Not that continuing to write books is really any better as I don't think I've even earned out my advance on my last one and likely will never earn it out on my third one (as lovely & fun as that book was). If you think about it in a number of hours vs. income produced kind of way, it's absolute rubbish. Worse than rubbish. Logically, it's stupid. Spock would be face-palming me.


Two. All that said, am feeling a bit better about the book. I think it is salvageable. I think I can do it. I think that, right now, it is weak and it needs help. But there are parts that are good. And once it is done, it could really work. Some of the characters are great. Others just aren't there yet. But it isn't hopeless.

I am trying to be hopeful.

I am also freaking out about things that I am not allowed to talk about at all, so there's that. Not that anyone sees this, but still, it's technically out there on the wild and wooly Internet. So no peeps from me.

But. Oy.

Friday, April 17, 2015

Decisions, decisions

So. Maybe it's not as do or die as it feels like it is, but today I'm trying to decide whether or not I should perhaps give up on writing another book. Like, ever. Or at least in the next few years, which, let's be honest, probably means forever-ish. Because that's the way life is.

There is the need to make actual money which is becoming more pressing and more real, not so much amorphous guilt as in the past but something more concrete. As in, something to contribute to the family budget. Last year I made absolutely nothing. Nada. Zip. Zilch. So far this year I've made $3500...not from writing, but from the sale of YABC (via MG to CJ). It's not looking all that good for making any money from writing this year either.

I have been stalled on this Hildie book for ages. Eons. All of the Chicago bits came out so well, so easily, so deceptively "oh isn't this a lovely book, this is going to be gads of fun" but then all the London bits have been horrible. Stilted. I've tossed so many words from this book. More than normal. The hubby did give me a little epiphany the other night -- "Why," he asked, "does it have to be London? Why not leave it in the US?" And I had that "Oh. Hmm." feeling. I mean, I feel like I had / have good reasons for it. I usually love to write about where I am. It makes it easier (usually). You can scout locations. Research stuff. Etc. And as I want to sell a book over here in the UK vs. in the US, I thought that would be a good angle as well. Thought this would be the easiest way to do that -- an American in London, gee, I can write that, right? But the thing is that the dialog of the UK peeps just isn't flowing. I could probably pull off posh British people but I am having a hell of a time capturing the underbelly of London society.

I just don't really know people like that. Sure, you see 'em on the street and I can listen to them on the Tube and in pubs, but I don't KNOW them. I can't get the feel of them. They are like slippery eels. I don't think they are feeling authentic. AT ALL. Which sucks. It is, quite frankly, not working.

I am going to read it all over again today and confirm that to myself. It's been set aside while Max was off school so I've got distance at the moment. Is it worth trudging on or would I be better scrapping all the London bits and just having them run off to Florida (i.e. somewhere I know)?

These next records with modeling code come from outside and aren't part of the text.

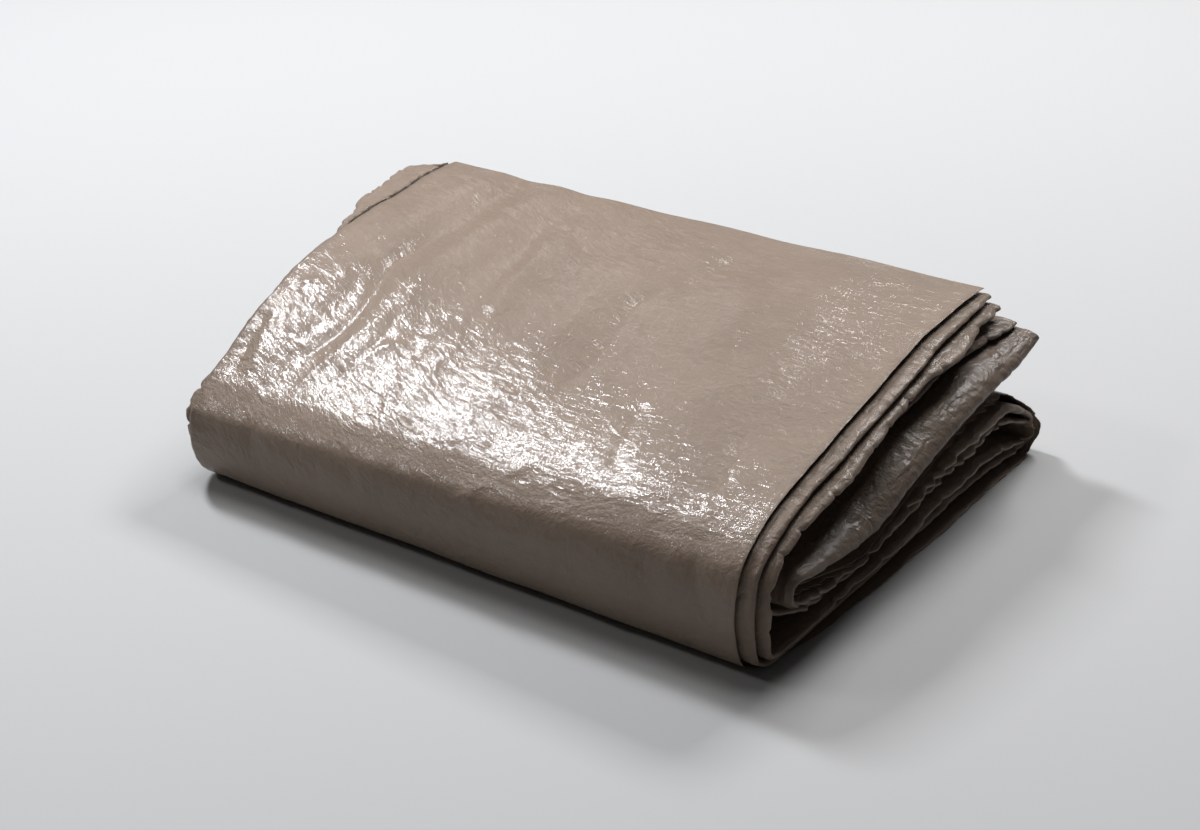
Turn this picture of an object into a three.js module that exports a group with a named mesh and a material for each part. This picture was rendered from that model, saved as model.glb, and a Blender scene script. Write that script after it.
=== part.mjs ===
import * as THREE from 'three';

// Folded ground sheet. One sheet of coated woven cloth lies in five plies, folded back and forth
// across its width, and this strip of plies is folded over three times into a flat pack.
// Millimetres, Z up. X runs along the long folds, Y from the front of the pack to its back.

// Cloth
const SHEET_THICKNESS = 1.8;
const FLOOR_PLY = SHEET_THICKNESS / 2;
const CLOTH_COLOUR = 0xa8978a;

// Where the two profiles of the strip are taken
const RIGHT_PROFILE_X = 260;
const LEFT_PROFILE_X = -255;

// Facets
const PLAIN_COLUMNS = 3;
const LIP_COLUMNS = 4;

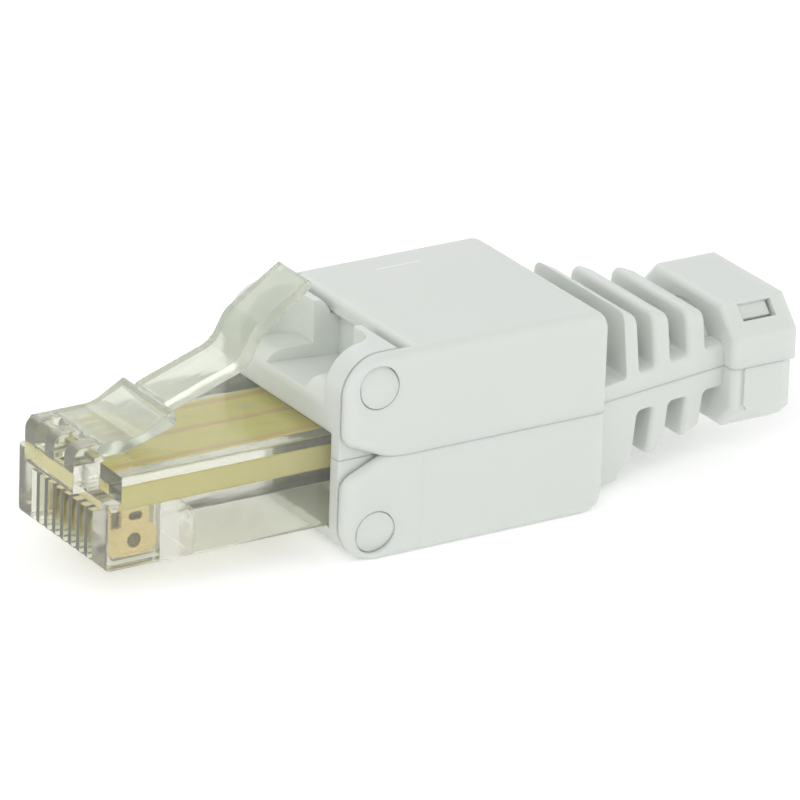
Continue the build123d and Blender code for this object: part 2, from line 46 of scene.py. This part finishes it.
# Colours as linear red, green and blue
WHITE_PLASTIC = (0.72, 0.745, 0.705)
WHITE_PLASTIC_COOL = (0.695, 0.73, 0.70)
# Painted highlight: the lighter colour of the roof's mould line
WHITE_PAINTED_HIGHLIGHT = (0.86, 0.88, 0.85)
CLEAR_PLASTIC = (0.89, 0.895, 0.81)
CLEAR_PLASTIC_DEEP = (0.79, 0.80, 0.70)
CLEAR_SHADE = (0.92, 0.92, 0.86)
LATCH_PLASTIC = (0.76, 0.79, 0.71)
LATCH_PLASTIC_DEEP = (0.66, 0.69, 0.59)
GILT = (1.0, 0.74, 0.36)
GILT_PALE = (1.0, 0.87, 0.56)
TIN = (0.66, 0.66, 0.63)
TIN_DARK = (0.45, 0.45, 0.43)
LACQUER = (0.72, 0.59, 0.02)
LACQUER_DEEP = (0.62, 0.58, 0.02)
TRACE = (0.58, 0.32, 0.03)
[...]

Or should I pick up the Death book, which has a shorter word count, and finish that?

Or try some new idea, like a middle grade book, which has less word count still and see if I can make that work? Faster to write, faster (hopefully) to market.

There are also bits of me that are doubting whether I can pull off a book for adults. Maybe I just can't write "old." I dunno.

Or should I try to find an actual JOB that would pay actual MONEY consistently? It would have to be something that I could work at around Max's hours, otherwise it isn't worth it. Nothing I'm good at pays well enough to justify paying for childcare.

I have seen one job that looks like it has potential. An Associate Editor for a digital mag. Technically I think I'm over-qualified for an Associate position, but it has been so long since I've had an actual job-job that, eh, that's probably most suitable anyway. And it is a mostly work at home thing. But I'll be honest, the idea of doing the 9 to 5 thing even at home is slightly terrifying to me. It's been since 2005. It's hard to imagine doing again. Ideally, I'd really like to get short term projects but the only ones I've seen don't seem worth it. Everyone wants to be a writer and so many people want to just break in that they'll work for basically nothing, leaving professionals begging. I don't know.

I thought writing all this out would help me think through it but I don't think I'm any closer to a decision. My gut feeling is that I don't want to get a "real" job. BUT my head says I probably ought to.

Writing books is not a way to make a living.

Well, off to read over my crap manuscript and see if it is salvageable at all.

Do I give up? Do I?

Do I dare disturb the universe?

Thursday, March 26, 2015

Your Lie in April

Just finished watching Your Lie in April on Crunchyroll. What a beautiful anime. A complete tear jerker. While there were some cliches in it (the love triangle one in particular, going 2 different ways), it was refreshingly lovely and unexpected.

I know there's a manga for it as well but, for once, I don't think I'll be trying to find it to read it. That's my normal first move after watching an anime that I like. But in this case, it's all about the music and the color. I don't think it would work as well lying there statically on the page. The animation is what really made it.

I mean, as a writer, the story -- including the "surprise" lie reveal at the end, is good but it isn't groundbreaking. I can't say that I was really surprised at the end or at any point during the development of the story. BUT it was all just really well done and deftly handled. Very nicely done.

I realise that I'm saying contradictory things here -- that it was unexpected but not groundbreaking. I think I'm looking at it as a gestalt. All of it together came together to make something really beautiful.

I suppose, as a comparison, today I also removed some things off of my queue on Crunchyroll. One was Listen to Me Girls, I'm Your Father which went in an entirely different direction. Decent idea for a story and a good main character...but totally ruined by over sexualization of young girls. It was uncomfortable to watch. I quit a few episodes in. Potential but ruined by pandering. No, not even pandering...I'm not even sure how to describe it. I'm obviously not the target audience, though and quite frankly, I wouldn't really want to know anyone who considers that to be their thing.

Life is short. Best to keep it full of beauty.